«Почвой» для Олега Павлова, повторим, стали благодатные области нищеты и стеснения: «…и там, где бы померли в одиночку, скопом жили, укрепленные теснотой, которая не давала упасть даже мертвому». «Казенная сказка» — жизнь Полка, «Степная книга» — жизнь солдатская, армейская лямка, снова Полк и степь. «Дело Матюшина» — тоже лепится все вокруг казенной вязкой жизни офицерской семьи. «Митина каша» — убогая «пансионная жизнь» душевнобольных, куда случайно попадает ничей мальчик. «Конец века» — рождественская ночь в приемном отделении заурядной больницы (месте боли, страдания). Область страдания и нищеты — плодотворна, но не в писательском эгоистическом смысле — как материал, но в самом прямом смысле — как приносящая плоды для человека. Плоды горькие, страшные (смертей, убийств и самоубийств у Павлова много), но и типично русские плоды — немыслимо пронзительного сострадания («Митина каша»), почти иступленной любви («Степная книга»), практически бесполезного, не объяснимого здравым смыслом поступка, который однако дал всем надежду. Просто надежду, отчего и выживают солдатики в немыслимых условиях, и спасаются от жестоких наказаний за бунт (подвиг капитана Хабарова в «Казенной сказке»).

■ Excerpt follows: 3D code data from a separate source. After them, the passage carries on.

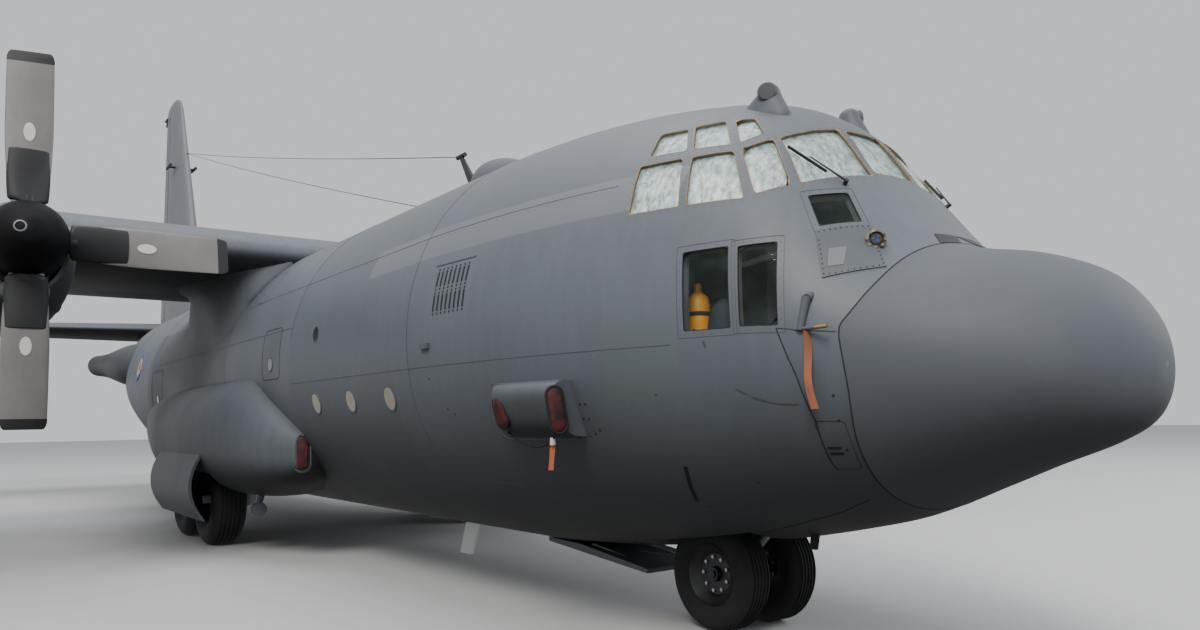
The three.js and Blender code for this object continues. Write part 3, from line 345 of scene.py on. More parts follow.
def fuselage_paint():
    """Grey paint with repainted areas and a painted shadow under the wing on the starboard side, and a grimy
    belly.
    """
    worn("fuselage_paint", SKIN, 0.55, 0.0, 0.06, 0.035)
    tree, target, color = painted("fuselage_paint")
    place, parts = coordinates(tree)
    for first, last, low, high, tone in PATCHES_AND_WING_SHADOW:
        mask = patch_mask(tree, parts, (first, last), (low, high), STARBOARD)
        color = mix(tree, math_node(tree, "MULTIPLY", mask, 0.75), color, tone)
    belly = ramp(tree, parts[2], 0.25, 0.85, 1.0, 0.0)
    grime = ramp(tree, noise(tree, scaled(tree, place, (2, 1, 4)), 1.6, 6), 0.35, 0.75)
    dirt = math_node(tree, "MULTIPLY", belly, math_node(tree, "MULTIPLY_ADD", grime, 0.35))
    tree.links.new(mix(tree, dirt, color, (0.05, 0.053, 0.055)), target)
    # Painted shade on the hull's underside, with some soot
    shade_and_soot_below("fuselage_paint", (0.025, 0.026, 0.026), 0.6)


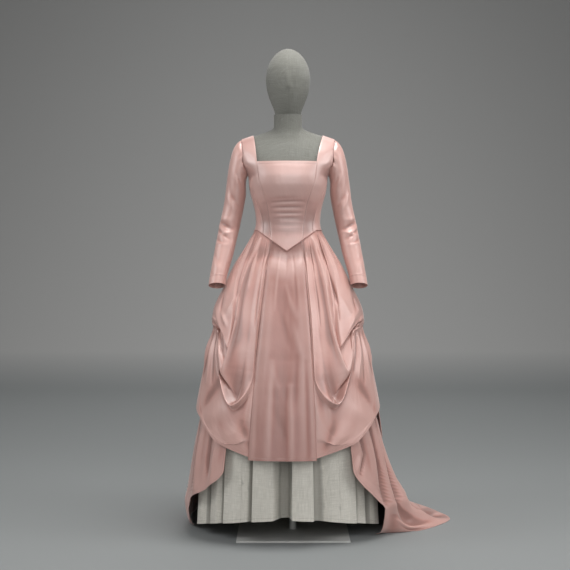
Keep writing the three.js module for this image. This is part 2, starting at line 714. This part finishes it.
function underskirtHem(angle) {
  const turned = Math.abs(((angle + 180) % 360 + 360) % 360 - 180);
  return turned < 90 ? 96 - 72 * (turned / 90) ** 1.6 : 24;
}

const UNDERSKIRT_TOP = 1092;
const UNDERSKIRT_ROWS = [0, 0.036, 0.075, 0.135, 0.215, 0.35, 0.54, 0.77, 1];   // shares of the drop

function underskirtGore(from, to) {
  const grid = UNDERSKIRT_ROWS.map((down) => steps(9).map((u) => {
    const level = lerp(UNDERSKIRT_TOP, underskirtHem(lerp(from, to, u)), down);
    const half = along(FIGURE, "level", level, "front");
    const inset = THREE.MathUtils.radToDeg(SEAM / 2 / half) * (1 - 2 * u);
    const angle = lerp(from, to, u) + inset;
    let fold = 0;
    for (const pleat of UNDERSKIRT_PLEATS) {
      const away = ((angle - pleat.angle + 180) % 360 + 360) % 360 - 180;
      fold += pleat.depth * Math.exp(-((away / pleat.width) ** 2));
    }
    const open = smoothstep(UNDERSKIRT_TOP - level, 30, 900);
    const out = along(UNDERSKIRT_HANG, "level", level, "out");
    return onFigure(FIGURE, angle, level, out - fold * open);
  }));
  return wall(grid, skirtInwards(grid), CLOTH);
}

// ---- Display form -------------------------------------------------------------------------------

// Radius of the form's torso at a height, with its shoulders fallen as the bodice's are.
function torsoRadius(angle, height) {
  const sine = Math.sin(radians(angle));
  const cosine = Math.cos(radians(angle));
  let low = 0;
  let high = 260;
  for (let pass = 0; pass < 26; pass += 1) {
    const radius = (low + high) / 2;
    const across = Math.abs(radius * sine);
    const level = levelAt(height, across);
    const half = along(FORM, "level", level, "half");
    const depth = along(FORM, "level", level, cosine > 0 ? "front" : "back");
    const square = along(FORM, "level", level, "square");
    const past = level > FORM[FORM.length - 1].level;
    const size = (across / half) ** square + Math.abs(radius * cosine / depth) ** square;
    if (size > 1 || past) high = radius;
    else low = radius;
  }
  return low;
}

function formTorso() {
  const heights = [FORM_BOTTOM, 868, 885, 915, 975, 1022, 1060, 1100, 1150, 1190, 1230, 1262, 1285,
    1310, 1340, 1362, 1380, 1394, 1404, 1412, 1418, 1424, 1430, 1436, 1443, 1450, 1458, 1468, 1482,
    NECK_JOINT];
  const rings = heights.map((height) => steps(40).slice(0, -1).map((turn) => {
    const angle = turn * 360;
    const neck = 51 * smoothstep(height, 1385, 1440);
    const radius = Math.hypot(torsoRadius(angle, height) ** 3, neck ** 3) ** (1 / 3);
    return new THREE.Vector3(
      radius * Math.sin(radians(angle)), -radius * Math.cos(radians(angle)), height);
  }));
  return stack(rings);
}

function formHead() {
  const rings = HEAD.map((row) => steps(28).slice(0, -1).map((turn) => {
    const sine = Math.sin(turn * 2 * Math.PI);
    const cosine = Math.cos(turn * 2 * Math.PI);
    const depth = cosine > 0 ? row.front : row.back;
    return new THREE.Vector3(row.half * sine, -depth * cosine, row.level);
  }));
  rings.push(rings[rings.length - 1].map((point) => new THREE.Vector3(
    point.x * 0.3, point.y * 0.3, HEAD_TOP)));
  return stack(rings);
}

// ---- Assembly -----------------------------------------------------------------------------------

add("bodice_front", centreFront(), satin);
for (const [name, side] of SIDES) {
  add(`bodice_side_front_${name}`, strapPanel(side, -1), satin);
  add(`bodice_side_${name}`, sidePanel(side), satin);
  add(`bodice_side_back_${name}`, strapPanel(side, 1), satin);
  add(`bodice_centre_back_${name}`, centreBack(side), satin);
  add(`sleeve_${name}`, sleeve(side), satin);
}
add("waist_piping", waistPiping(), satin);
add("overskirt_front", overskirtFront(), satin);
add("swag_left", swag(SWAG_LEFT, -1), satin);
add("swag_right", swag(SWAG_RIGHT, 1), satin);
add("overskirt_back", overskirtBack(), satin);
add("train_right", train(0, 0.27, 7), satin);
add("train_back", train(0.2708, 0.7292, 11), satin);
add("train_left", train(0.73, 1, 7), satin);
for (let gore = 0; gore < GORE_SEAMS.length - 1; gore += 1) {
  add(`underskirt_gore_${gore + 1}`, underskirtGore(GORE_SEAMS[gore], GORE_SEAMS[gore + 1]), linen);
}
add("form_torso", formTorso(), formLinen);
add("form_head", formHead(), formLinen);

const socket = add("form_socket",
  new THREE.CylinderGeometry(SOCKET_RADIUS, SOCKET_RADIUS, SOCKET_LENGTH, 32), steel);
socket.rotation.x = Math.PI / 2;
socket.position.set(STAND_SHIFT, 0, FORM_BOTTOM - SEAM - SOCKET_LENGTH / 2);

const poleTop = FORM_BOTTOM - 2 * SEAM - SOCKET_LENGTH;
const poleFoot = PLATE_THICK + SEAM;
const pole = add("stand_pole",
  new THREE.CylinderGeometry(POLE_RADIUS, POLE_RADIUS, poleTop - poleFoot, 24), steel);
pole.rotation.x = Math.PI / 2;
pole.position.set(STAND_SHIFT, 0, (poleTop + poleFoot) / 2);

const plate = add("base_plate", new THREE.BoxGeometry(PLATE_SIDE, PLATE_SIDE, PLATE_THICK), steel);
plate.position.set(STAND_SHIFT, 0, PLATE_THICK / 2);

export default dress;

Во всех произведениях Олега Павлова есть нечто, что делает его мир особенным и одновременно всеобщим. Это «нечто» растворено, разлито всюду: в тяжелом, сверхплотном «физическом» мире его произведений, в черно-белой графике, в одновременном существовании простора степи (с ее знойным дыханием) и тесноты человеческого мира. В это «нечто» входит изначальный трагизм — память о смерти. И ее тоже нужно воспринимать как реальность павловской прозы, а не пустую игру антиномиями (жизнь — смерть, мягкое — жесткое, горькое — сладкое, простое — сложное), чем бравирует либеральная литература. Между тем память о смерти (и сама смерть) в простом своем естестве живет в прозе Павлова — в «Конце века», например.
«Вода теперь шумно хлестала из душа, ванна обмелела, таял и белый, чистый столб пара. Баба стояла с душем в руках, который держала, будто пожарный шланг, и тушила, где видела, оставшуюся тлеть грязь. Думая о той грязи, Антонина вдруг стихла и ослабла, увидав с ног до головы и всего этого человека. Это был молодой человек, чуть не мальчик — но измученный, тощий, как старик. Чесотка сделала его кожу одной темнотой, и только лицо да руки были режущей белизны, красоты.
Он лежал в корыте грязной больничной ванны так глубоко и убито, будто висел, приколоченный к ней гвоздями. Что баба силилась отмыть как грязь, но так и не отмыла — свинцовые полосы, черные пятна — были раны Но такой, израненный, и делался он вдруг человеком, так что у Антонины сщемило несвоей болью сердце. Тишина в санобработке, недвижная и тяжкая, что оглушила ее, теперь ушла в сырой холодный покойный воздух, в подпол, в стены кафеля: человек этот не дышал и был, чудилось, давно уже мертв.»